Luxury packaging needs typography that feels considered, not loud. Geometric narrow sans fonts deliver that with clean monoweight strokes, balanced proportions, and a compact silhouette that gives labels, boxes, and sleeves an architectural precision. They hold white space well and read as modern without shouting, which makes them a safe, sophisticated starting point when every detail on the shelf matters.

What defines a geometric narrow sans and why it clicks with high-end brands

A geometric narrow sans is built on simple shapes circles, straight lines, minimal optical correction. Characters are tightly drawn, often with a tall x-height and short ascenders and descenders. The “narrow” quality comes from horizontally compressed widths, letting you fit more copy in tight layouts without shrinking the size. That combination feels crisp, intentional, and slightly technical, which plays well with luxury skincare, fragrance, wine, and editorial-grade accessories.

You see this type skeleton in fonts like Jost, Neuzeit Grotesk, or custom in-house cuts used by brands like Aesop and Byredo. The key is restraint. These faces rarely use excessive contrast or ornamental flair, so the product becomes the focus. When printed on textured cardstock, foil-stamped on a rigid box, or embossed on a candle vessel, the quiet geometry adds order without stealing warmth.

When to choose a geometric narrow sans over other luxury type styles

Go with a geometric narrow sans if your packaging needs to convey clarity, minimalism, or technical beauty. It works exceptionally well for products positioned as clean, transparent, or ingredient-focused think cosmeceuticals, niche perfumes, and single-origin coffee. The small character width lets you stack lists of active ingredients or descriptors neatly on narrow face labels.

It’s less suited when you need overt opulence or traditional cues. A decorative serif or calligraphic script might do more for a classic jewelry brand. But that doesn’t mean you can’t combine them. Pairing a geometric narrow sans with a refined serif or a soft script can create the tension luxury packaging needs. For more on how this works across different brand materials, see font pairing for corporate identity.

Matching the font to packaging conditions: material, finish, and context

Not every geometric narrow sans behaves the same on a physical surface. The choice depends on your printing method, substrate, and how the package will be handled.

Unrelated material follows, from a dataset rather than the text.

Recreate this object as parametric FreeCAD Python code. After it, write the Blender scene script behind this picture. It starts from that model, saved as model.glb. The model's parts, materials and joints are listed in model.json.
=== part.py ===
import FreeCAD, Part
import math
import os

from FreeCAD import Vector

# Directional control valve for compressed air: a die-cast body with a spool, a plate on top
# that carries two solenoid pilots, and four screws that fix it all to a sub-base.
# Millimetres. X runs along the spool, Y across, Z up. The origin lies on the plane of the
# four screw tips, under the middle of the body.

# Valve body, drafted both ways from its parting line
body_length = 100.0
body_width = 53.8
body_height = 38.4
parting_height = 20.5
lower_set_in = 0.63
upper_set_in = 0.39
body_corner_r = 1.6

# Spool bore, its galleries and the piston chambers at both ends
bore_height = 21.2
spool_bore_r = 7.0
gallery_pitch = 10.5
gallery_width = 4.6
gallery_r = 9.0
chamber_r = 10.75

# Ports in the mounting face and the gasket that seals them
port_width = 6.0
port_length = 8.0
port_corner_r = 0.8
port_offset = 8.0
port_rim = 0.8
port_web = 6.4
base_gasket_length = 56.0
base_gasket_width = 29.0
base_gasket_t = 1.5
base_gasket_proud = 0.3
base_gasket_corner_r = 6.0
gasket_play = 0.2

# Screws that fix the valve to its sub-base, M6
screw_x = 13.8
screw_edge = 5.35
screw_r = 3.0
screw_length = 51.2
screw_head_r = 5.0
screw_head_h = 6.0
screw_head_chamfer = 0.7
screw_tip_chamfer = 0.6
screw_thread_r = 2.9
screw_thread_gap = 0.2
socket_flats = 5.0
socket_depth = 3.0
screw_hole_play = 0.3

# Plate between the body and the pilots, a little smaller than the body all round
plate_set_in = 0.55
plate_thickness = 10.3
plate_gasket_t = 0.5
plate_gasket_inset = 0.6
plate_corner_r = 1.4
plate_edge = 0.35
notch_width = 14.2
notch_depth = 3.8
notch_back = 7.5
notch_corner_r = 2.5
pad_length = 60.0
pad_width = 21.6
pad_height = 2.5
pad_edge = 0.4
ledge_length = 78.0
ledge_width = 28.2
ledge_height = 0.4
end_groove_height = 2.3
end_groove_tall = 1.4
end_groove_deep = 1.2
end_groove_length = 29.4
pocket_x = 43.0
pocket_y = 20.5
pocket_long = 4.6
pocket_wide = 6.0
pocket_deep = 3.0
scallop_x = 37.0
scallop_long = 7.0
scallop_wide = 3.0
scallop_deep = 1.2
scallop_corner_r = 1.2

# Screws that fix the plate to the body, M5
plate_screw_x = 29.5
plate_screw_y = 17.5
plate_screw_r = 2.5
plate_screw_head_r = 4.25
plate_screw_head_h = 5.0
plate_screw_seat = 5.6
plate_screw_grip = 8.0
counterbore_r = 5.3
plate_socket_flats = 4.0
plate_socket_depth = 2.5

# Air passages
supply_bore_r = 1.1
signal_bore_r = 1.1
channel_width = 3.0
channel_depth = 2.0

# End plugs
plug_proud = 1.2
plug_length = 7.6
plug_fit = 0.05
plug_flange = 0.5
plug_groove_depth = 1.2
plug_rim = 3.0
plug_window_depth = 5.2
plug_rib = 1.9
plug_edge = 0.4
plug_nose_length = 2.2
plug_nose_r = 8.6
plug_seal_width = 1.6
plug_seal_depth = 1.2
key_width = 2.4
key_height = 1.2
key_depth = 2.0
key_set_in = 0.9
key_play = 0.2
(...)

For matte or uncoated paper

Pick a cut with slightly open apertures and generous spacing defaults. Ink bleed can close up tight counters quickly. A version with larger x-height helps maintain legibility on small sachets or tear-away strips.

For foil stamping and debossing

Thin, monoweight letterforms can disappear under heavy impression. Use the semibold or bold weight to preserve the shape. If your brand lockup includes delicate lines, test a sample with your printer beforehand. Many luxury perfume houses adjust stroke width for just this reason.

For transparent labels on glass

A geometric narrow sans with consistent stroke width and neutral terminals won’t fight reflections. The precision of these fonts, often used in tech branding, translates surprisingly well to premium packaging. If you’re curious about their application in digital-first identities, look at how geometric narrow sans work in tech logos the same clean construction applies here.

For multi-language packaging

Test diacritics and extended Latin glyphs early. Some geometric designs lose rhythm with stacked accents. A well-hinted family with extensive language support will keep your global rollout consistent.

Technical details that make or break the look

Spacing matters more than you think. Geometric narrow sans fonts often ship with tight default tracking. For luxury packaging, you might actually want moderately open tracking to give characters room, especially on large-format typography. Tight spacing on a 50-point bottle name can look claustrophobic, while a little air reinforces the premium feel.

Avoid artificially scaling the font horizontally. If you need a narrower wordmark, use the actual narrow cut from the family. Distorting a regular width kills the proportions the designer built. The same structural clarity that makes them work for editorial headings in magazines as explored here helps maintain legibility on small product labels, too, so keep it sharp.

Hierarchy is another common failure. A bottle that uses a geometric narrow sans for brand name, product name, and body copy in the same weight looks flat. Use at least two weights: one thinner weight for large display and a slightly heavier weight for secondary text. Add a soft neutral sans for ingredient lists if the brand name is already taking the spotlight.

Quick self-check before sending files to print

  • Does the chosen weight hold up under foil or embossing? Print a physical swatch.
  • Are counters open enough for your smallest label size?
  • Is there enough tracking for the intended viewing distance (retail shelf vs. unboxing close-up)?
  • Did you test the font on the actual substrate, not just a screen mockup?
  • Does the type family include an alternative glyph set or stylistic set that might feel more premium for certain letter pairs?

Answer these, and you’ll avoid most of the subtle letdowns that cheapen an otherwise beautiful package. Geometric narrow sans for luxury packaging isn’t about finding one perfect font; it’s about matching the face to the physical object and the story you want the product to tell.